▶ _TASK TO COMPLETE_:
Where a line contains the word "data", copy that line.

begin SOURCE EXCERPT

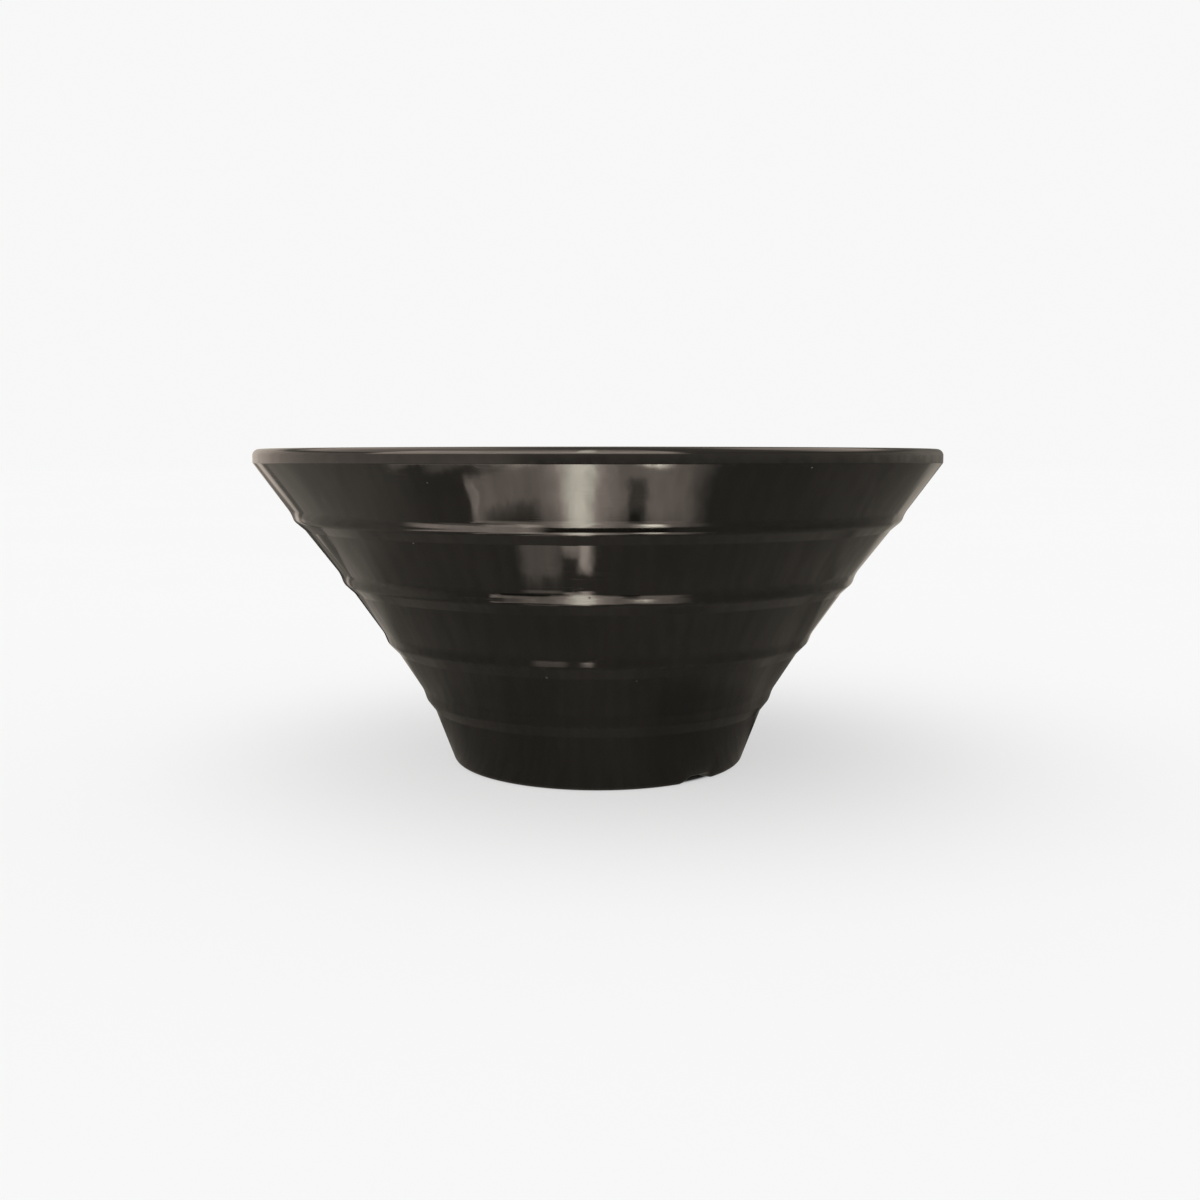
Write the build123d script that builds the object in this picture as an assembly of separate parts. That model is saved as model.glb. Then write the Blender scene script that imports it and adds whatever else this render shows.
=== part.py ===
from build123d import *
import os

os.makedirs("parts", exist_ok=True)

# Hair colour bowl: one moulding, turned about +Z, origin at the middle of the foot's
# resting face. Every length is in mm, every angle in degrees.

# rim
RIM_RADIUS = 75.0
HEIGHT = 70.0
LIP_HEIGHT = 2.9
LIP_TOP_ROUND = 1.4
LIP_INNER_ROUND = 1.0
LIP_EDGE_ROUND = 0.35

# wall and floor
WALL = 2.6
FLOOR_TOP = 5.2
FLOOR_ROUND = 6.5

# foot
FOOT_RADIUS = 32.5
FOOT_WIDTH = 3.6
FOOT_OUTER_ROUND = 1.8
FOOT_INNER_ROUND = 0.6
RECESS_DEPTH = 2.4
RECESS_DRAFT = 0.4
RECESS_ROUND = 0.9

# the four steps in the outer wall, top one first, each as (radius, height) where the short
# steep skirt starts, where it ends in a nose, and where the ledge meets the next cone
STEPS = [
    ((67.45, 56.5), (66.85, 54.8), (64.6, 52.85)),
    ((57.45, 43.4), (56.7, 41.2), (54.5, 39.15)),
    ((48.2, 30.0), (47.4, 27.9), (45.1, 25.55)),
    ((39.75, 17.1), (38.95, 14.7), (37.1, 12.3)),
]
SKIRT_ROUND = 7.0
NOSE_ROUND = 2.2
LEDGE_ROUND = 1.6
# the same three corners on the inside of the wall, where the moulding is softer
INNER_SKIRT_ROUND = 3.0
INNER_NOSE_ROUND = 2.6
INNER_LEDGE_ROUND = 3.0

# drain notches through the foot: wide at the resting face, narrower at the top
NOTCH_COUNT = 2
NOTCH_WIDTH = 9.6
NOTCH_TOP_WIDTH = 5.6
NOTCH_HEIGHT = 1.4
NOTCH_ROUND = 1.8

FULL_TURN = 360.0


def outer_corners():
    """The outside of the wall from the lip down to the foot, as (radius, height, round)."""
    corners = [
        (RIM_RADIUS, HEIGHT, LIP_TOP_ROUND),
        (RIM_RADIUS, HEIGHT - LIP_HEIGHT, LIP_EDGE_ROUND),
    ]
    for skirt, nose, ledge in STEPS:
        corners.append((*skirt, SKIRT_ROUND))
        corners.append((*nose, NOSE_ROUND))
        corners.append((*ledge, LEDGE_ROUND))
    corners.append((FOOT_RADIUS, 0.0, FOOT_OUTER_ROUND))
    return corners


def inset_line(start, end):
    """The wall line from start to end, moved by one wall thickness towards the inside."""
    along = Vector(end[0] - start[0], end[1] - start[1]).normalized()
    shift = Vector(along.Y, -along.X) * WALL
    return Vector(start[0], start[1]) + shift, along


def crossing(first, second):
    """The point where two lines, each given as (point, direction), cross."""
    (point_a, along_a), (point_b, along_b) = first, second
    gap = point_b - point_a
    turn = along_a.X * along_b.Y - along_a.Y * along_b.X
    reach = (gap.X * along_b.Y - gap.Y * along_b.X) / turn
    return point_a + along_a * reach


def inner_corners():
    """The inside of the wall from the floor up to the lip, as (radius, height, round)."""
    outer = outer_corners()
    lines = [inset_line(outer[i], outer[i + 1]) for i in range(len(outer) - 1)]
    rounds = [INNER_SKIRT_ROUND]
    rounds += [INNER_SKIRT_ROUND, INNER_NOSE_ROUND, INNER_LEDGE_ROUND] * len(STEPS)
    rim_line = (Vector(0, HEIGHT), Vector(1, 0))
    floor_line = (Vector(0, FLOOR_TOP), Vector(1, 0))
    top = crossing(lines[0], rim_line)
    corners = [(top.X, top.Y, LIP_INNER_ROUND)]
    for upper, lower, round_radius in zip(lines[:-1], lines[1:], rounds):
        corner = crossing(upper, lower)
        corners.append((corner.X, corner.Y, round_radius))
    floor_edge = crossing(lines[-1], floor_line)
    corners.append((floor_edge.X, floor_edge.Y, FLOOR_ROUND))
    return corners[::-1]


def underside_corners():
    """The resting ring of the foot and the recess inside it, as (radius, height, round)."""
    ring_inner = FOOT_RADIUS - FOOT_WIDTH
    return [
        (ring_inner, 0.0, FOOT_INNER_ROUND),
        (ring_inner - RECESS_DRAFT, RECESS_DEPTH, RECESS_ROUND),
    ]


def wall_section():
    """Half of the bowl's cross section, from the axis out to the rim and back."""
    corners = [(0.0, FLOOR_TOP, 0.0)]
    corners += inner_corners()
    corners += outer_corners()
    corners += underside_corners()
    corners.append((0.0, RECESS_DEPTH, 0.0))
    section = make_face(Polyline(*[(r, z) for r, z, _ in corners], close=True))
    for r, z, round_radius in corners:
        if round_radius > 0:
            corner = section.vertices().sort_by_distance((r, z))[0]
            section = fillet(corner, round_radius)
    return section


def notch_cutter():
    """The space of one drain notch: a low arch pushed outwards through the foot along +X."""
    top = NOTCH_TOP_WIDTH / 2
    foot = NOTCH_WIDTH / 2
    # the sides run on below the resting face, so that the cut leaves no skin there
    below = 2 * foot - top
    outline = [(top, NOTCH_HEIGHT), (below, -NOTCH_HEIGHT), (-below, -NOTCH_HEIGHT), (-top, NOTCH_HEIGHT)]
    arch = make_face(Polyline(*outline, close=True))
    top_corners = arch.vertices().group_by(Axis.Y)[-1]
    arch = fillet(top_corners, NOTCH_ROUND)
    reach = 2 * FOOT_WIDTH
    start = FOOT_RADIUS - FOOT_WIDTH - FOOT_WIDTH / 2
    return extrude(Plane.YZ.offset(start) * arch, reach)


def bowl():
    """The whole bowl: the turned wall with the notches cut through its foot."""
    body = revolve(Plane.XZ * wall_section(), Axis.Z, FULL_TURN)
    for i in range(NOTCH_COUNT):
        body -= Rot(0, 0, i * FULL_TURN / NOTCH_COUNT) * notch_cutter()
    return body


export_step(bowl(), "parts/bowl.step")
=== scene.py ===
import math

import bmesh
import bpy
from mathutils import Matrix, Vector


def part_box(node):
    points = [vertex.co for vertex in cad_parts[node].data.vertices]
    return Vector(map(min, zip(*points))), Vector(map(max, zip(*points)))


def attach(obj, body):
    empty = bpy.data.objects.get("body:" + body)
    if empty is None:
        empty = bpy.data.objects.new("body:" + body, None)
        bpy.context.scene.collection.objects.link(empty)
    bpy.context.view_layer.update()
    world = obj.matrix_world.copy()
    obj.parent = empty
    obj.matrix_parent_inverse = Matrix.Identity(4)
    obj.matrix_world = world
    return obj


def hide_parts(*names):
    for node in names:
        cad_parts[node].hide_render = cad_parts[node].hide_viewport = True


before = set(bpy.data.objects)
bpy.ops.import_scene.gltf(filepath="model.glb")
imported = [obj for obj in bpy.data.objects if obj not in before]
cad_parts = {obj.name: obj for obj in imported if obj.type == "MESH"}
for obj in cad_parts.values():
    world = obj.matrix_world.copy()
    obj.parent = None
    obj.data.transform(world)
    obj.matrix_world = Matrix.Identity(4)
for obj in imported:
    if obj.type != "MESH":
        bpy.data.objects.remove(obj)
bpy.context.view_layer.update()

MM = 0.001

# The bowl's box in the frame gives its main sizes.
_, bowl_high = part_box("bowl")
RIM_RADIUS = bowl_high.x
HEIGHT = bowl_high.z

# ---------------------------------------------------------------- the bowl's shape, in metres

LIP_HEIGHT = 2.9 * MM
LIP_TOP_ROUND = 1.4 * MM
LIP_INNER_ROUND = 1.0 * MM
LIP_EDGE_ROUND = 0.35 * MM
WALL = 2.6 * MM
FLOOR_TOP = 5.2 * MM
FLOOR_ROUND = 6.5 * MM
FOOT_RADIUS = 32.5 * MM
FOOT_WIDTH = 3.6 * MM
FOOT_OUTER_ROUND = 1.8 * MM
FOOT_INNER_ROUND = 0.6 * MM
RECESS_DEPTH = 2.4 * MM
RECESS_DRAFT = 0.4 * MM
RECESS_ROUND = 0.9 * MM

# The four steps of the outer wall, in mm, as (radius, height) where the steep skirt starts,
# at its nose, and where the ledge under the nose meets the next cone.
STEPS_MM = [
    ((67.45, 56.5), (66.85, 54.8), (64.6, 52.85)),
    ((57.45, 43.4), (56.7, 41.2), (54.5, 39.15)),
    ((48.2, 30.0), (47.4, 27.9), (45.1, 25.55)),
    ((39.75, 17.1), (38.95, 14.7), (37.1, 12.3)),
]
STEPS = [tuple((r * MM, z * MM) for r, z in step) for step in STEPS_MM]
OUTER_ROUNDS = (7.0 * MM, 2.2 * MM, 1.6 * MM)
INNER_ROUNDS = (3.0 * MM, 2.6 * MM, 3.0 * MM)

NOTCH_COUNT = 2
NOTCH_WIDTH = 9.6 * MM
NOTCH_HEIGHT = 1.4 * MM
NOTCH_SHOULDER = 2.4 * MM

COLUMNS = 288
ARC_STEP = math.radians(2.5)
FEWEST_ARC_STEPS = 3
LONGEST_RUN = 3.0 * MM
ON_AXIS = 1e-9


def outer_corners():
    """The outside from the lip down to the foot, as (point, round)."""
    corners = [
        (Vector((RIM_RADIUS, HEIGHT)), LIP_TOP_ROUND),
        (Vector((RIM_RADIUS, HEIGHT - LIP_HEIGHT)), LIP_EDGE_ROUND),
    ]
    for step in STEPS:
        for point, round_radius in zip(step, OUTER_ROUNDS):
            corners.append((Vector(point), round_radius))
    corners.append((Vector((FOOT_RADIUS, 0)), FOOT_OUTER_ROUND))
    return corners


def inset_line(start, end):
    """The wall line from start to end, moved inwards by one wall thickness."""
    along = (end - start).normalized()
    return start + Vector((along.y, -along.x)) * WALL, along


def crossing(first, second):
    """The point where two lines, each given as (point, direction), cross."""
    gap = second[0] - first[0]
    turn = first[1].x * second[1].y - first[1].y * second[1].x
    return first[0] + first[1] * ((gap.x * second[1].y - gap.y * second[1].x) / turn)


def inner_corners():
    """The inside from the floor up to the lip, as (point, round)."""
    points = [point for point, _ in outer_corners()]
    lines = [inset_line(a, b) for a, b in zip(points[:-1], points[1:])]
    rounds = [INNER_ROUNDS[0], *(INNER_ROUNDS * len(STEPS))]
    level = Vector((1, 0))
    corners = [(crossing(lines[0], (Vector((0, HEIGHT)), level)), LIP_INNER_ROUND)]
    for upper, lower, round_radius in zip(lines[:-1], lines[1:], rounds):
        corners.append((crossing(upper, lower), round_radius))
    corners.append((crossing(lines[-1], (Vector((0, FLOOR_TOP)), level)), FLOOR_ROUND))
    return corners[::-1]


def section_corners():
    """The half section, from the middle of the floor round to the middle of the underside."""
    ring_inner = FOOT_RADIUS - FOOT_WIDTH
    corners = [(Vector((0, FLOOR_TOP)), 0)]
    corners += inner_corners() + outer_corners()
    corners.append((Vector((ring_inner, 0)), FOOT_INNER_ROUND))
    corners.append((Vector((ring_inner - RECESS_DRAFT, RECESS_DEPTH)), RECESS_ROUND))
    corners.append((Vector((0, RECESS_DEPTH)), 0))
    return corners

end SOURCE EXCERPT

▶ _THE SOLUTION_:
    points = [vertex.co for vertex in cad_parts[node].data.vertices]
    empty = bpy.data.objects.get("body:" + body)
        empty = bpy.data.objects.new("body:" + body, None)
before = set(bpy.data.objects)
imported = [obj for obj in bpy.data.objects if obj not in before]
    obj.data.transform(world)
        bpy.data.objects.remove(obj)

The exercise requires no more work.